Really notifications should be disabled on the non-central machines but I digress

Re: "HOST UP" flood after Nagios Core update

Posted: Fri Jun 29, 2018 4:42 am
by madsantos
scottwilkerson wrote:and you are 100% sure the central is what is sending the alerts?

Was this image on the central?
https://i.imgur.com/lm5RrG8.png

Can you look at the notification history on the central and one of the upgraded servers?
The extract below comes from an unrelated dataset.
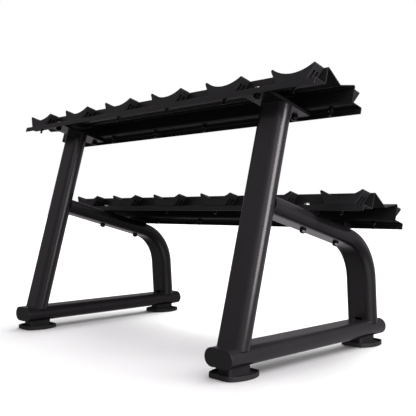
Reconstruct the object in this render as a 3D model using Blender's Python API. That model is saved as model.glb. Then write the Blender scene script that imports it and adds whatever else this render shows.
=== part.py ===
"""Two-tier dumbbell rack, in metres, +Z up.

Two end frames of flat-oval steel tube carry two trays of folded sheet steel, and each tray
carries two rows of moulded cradles (saddles) for the dumbbell heads. The rack runs along X
and its user stands on the -Y side, towards which both tiers tip down.
"""

import math

import bmesh
import bpy
from mathutils import Matrix, Vector

GAP = 0.0003

# Layout of the whole rack
PITCH = 0.25
SADDLES_PER_ROW = 6
FRAME_SPAN = 4 * PITCH
TILT = math.radians(15)
UPPER_TIER = Vector((0, 0.1281, 0.7335))
LOWER_TIER = Vector((0, -0.0881, 0.4203))

# Folded trays, as seen from the end: y runs across the tray, z stands off its floors
TRAY_LENGTH = 1.416
SHEET = 0.003
BEND_RADIUS = 0.0035
TRAY_HALF = 0.1056
LIP_DROP = 0.017
WALL_Y = 0.0622
WALL_HEIGHT = 0.047
VALLEY_HEIGHT = 0.0214
ROW_OFFSET = 0.084
FLOOR_TOP = SHEET / 2

# Saddles
SADDLE_DEPTH = 0.036
SADDLE_BASE_HALF = 0.049
SADDLE_HEIGHT = 0.0438
SADDLE_TIP_HALF = 0.0725
SADDLE_TIP_RADIUS = 0.004
SADDLE_WAIST = 0.0235
POCKET_WIDTH = 0.0065
POCKET_HEIGHT = 0.026
POCKET_DEPTH = 0.014
POCKET_OFFSET = 0.0065
SADDLE_BOLT_HOLE = 0.0045
SADDLE_BOLT_RECESS = 0.009
SADDLE_RECESS_FLOOR = 0.018

# Flat-oval frame tube
TUBE_WIDTH = 0.1
TUBE_DEPTH = 0.05
TUBE_WALL = 0.0025
TUBE_ROUND = TUBE_DEPTH / 2
BASE_CENTRE_Z = 0.055
BASE_LENGTH = 0.724
CAP_FLANGE = 0.003
CAP_PLUG = 0.022
UPRIGHT_OFFSET = 0.001
COPE_ANGLE = math.radians(45)

# Front leg, drawn in the lower tier's own axes
LEG_DROP_BELOW_FLOOR = 0.0425
LEG_CORNER = -0.2165
LEG_BEND_RADIUS = 0.155
LEG_BEND = math.radians(71)
LEG_FOOT_LENGTH = 0.29
LEG_ENTRY = 0.009
SLOT_WIDTH = 0.026
SLOT_HEIGHT = 0.008

# Mounting plates, spacers and the bolts through them
PLATE_THICKNESS = 0.009
PLATE_HALF_WIDTH = 0.048
PLATE_HALF_LENGTH = 0.0975
SPACER_HALF_WIDTH = 0.036
SPACER_DEPTH = 0.038
BOLT_RADIUS = 0.005
BOLT_HOLE = 0.0055
WASHER_RADIUS = 0.0105
WASHER_THICKNESS = 0.002
HEX_RADIUS = 0.0095
HEAD_HEIGHT = 0.0065
NUT_HEIGHT = 0.008
BOLT_STICK_OUT = 0.002

# Feet
FOOT_SPAN = 0.599
FOOT_CENTRE_Y = 0.002
PAD_HALF_WIDTH = 0.057
PAD_HALF_LENGTH = 0.076
PAD_FLAT = 0.060
PAD_CORNER = 0.010
PAD_HEIGHT = 0.013
PAD_FLOOR = 0.005
PAD_RIM = 0.003
PAD_CHAMFER = 0.0015
BLOCK_WIDTH = 0.045
BLOCK_LENGTH = 0.083
BLOCK_CORNER = 0.008

# Facets in a full circle
HEX_FACETS = 6
SMALL_FACETS = 12
ROUND_FACETS = 16
TUBE_FACETS = 24
PAD_FACETS = 40

# Steps along shorter arcs
CORNER_STEPS = 3
COPE_STEPS = 3
TIP_STEPS = 4
LEG_BEND_STEPS = 9
BOWL_STEPS = 12

# Reach of a drill past the face it starts from, and the angles that shade smooth
DRILL_REACH = 0.01
SMOOTH_BELOW = 40
TRAY_SMOOTH_BELOW = 20

FINISHES = {
    "frame_powder_coat": ((0.020, 0.019, 0.020), 0.45, 0.0),
    "tray_powder_coat": ((0.012, 0.012, 0.013), 0.5, 0.0),
    "saddle_plastic": ((0.014, 0.014, 0.015), 0.55, 0.0),
    "cap_plastic": ((0.016, 0.016, 0.017), 0.5, 0.0),
    "foot_rubber": ((0.015, 0.015, 0.015), 0.7, 0.0),
    "zinc_steel": ((0.60, 0.60, 0.58), 0.35, 1.0),
}


def make_finish(name):
    """One Principled material from the FINISHES table."""
    colour, roughness, metallic = FINISHES[name]
    material = bpy.data.materials.new(name)
    material.use_nodes = True
    shader = material.node_tree.nodes["Principled BSDF"]
    shader.inputs["Base Color"].default_value = (*colour, 1)
    shader.inputs["Roughness"].default_value = roughness
    shader.inputs["Metallic"].default_value = metallic
    return material


def arc(centre, radius, start, end, steps):
    """Points of a circular arc, both ends included; angles in radians."""
    angles = [start + (end - start) * i / steps for i in range(steps + 1)]
    return [(centre[0] + radius * math.cos(a), centre[1] + radius * math.sin(a)) for a in angles]


def racetrack(width, depth, grow=0.0):
    """Outline of a flat oval: two straight sides joined by half circles at +X and -X."""
    radius = depth / 2 + grow
    centre = (width - depth) / 2
    steps = TUBE_FACETS // 2
    right = arc((centre, 0), radius, -math.pi / 2, math.pi / 2, steps)
    left = arc((-centre, 0), radius, math.pi / 2, 3 * math.pi / 2, steps)
    return right + left


def rounded_rectangle(width, length, radius):
    """Outline of a rectangle with quarter-circle corners."""
    points = []
    for quarter, (sx, sy) in enumerate(((1, 1), (-1, 1), (-1, -1), (1, -1))):
        centre = (sx * (width / 2 - radius), sy * (length / 2 - radius))
        start = quarter * math.pi / 2
        points += arc(centre, radius, start, start + math.pi / 2, CORNER_STEPS)
    return points


def rectangle(x0, x1, y0, y1):
    """Outline of a plain rectangle."""
    return [(x0, y0), (x1, y0), (x1, y1), (x0, y1)]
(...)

Really notifications should be disabled on the non-central machines but I digress
I'm 100% sure that it is indeed the central that is sending the alerts and I can confirm that the image corresponds to the Central notification area. I've double checked notifications on the "debug machine" and there are no related entries on the list.
To sum up: Central floods my email and smartphone with "host up" alerts and you can check their history on Central's notifications area. The other upgraded machines do not send those alerts and consequently there are no entries on their notifications area.

Re: "HOST UP" flood after Nagios Core update

Posted: Fri Jun 29, 2018 2:16 pm
by scottwilkerson
At present I don't have anything more to suggest other than to simply roll back the servers you upgraded to 4.2.0
as we cannot replicate the issue, and have and no other reports of same or similar happening

4.2.0 may be downloaded here
https://assets.nagios.com/downloads/nag ... 2.0.tar.gz

Re: "HOST UP" flood after Nagios Core update

Posted: Mon Jul 02, 2018 5:01 am
by madsantos
scottwilkerson wrote:At present I don't have anything more to suggest other than to simply roll back the servers you upgraded to 4.2.0
as we cannot replicate the issue, and have and no other reports of same or similar happening

4.2.0 may be downloaded here
https://assets.nagios.com/downloads/nag ... 2.0.tar.gz
I downgraded Central to 4.2.0 but managed to keep the other machines updated to 4.4.1. Everything is acting as it should now.

Thank you for your time and effort, cheers

Re: "HOST UP" flood after Nagios Core update

Posted: Mon Jul 02, 2018 10:56 am
by scottwilkerson
Well, it sound like for some reason the issue is just with the central.

If we every can replicate this I will post back here.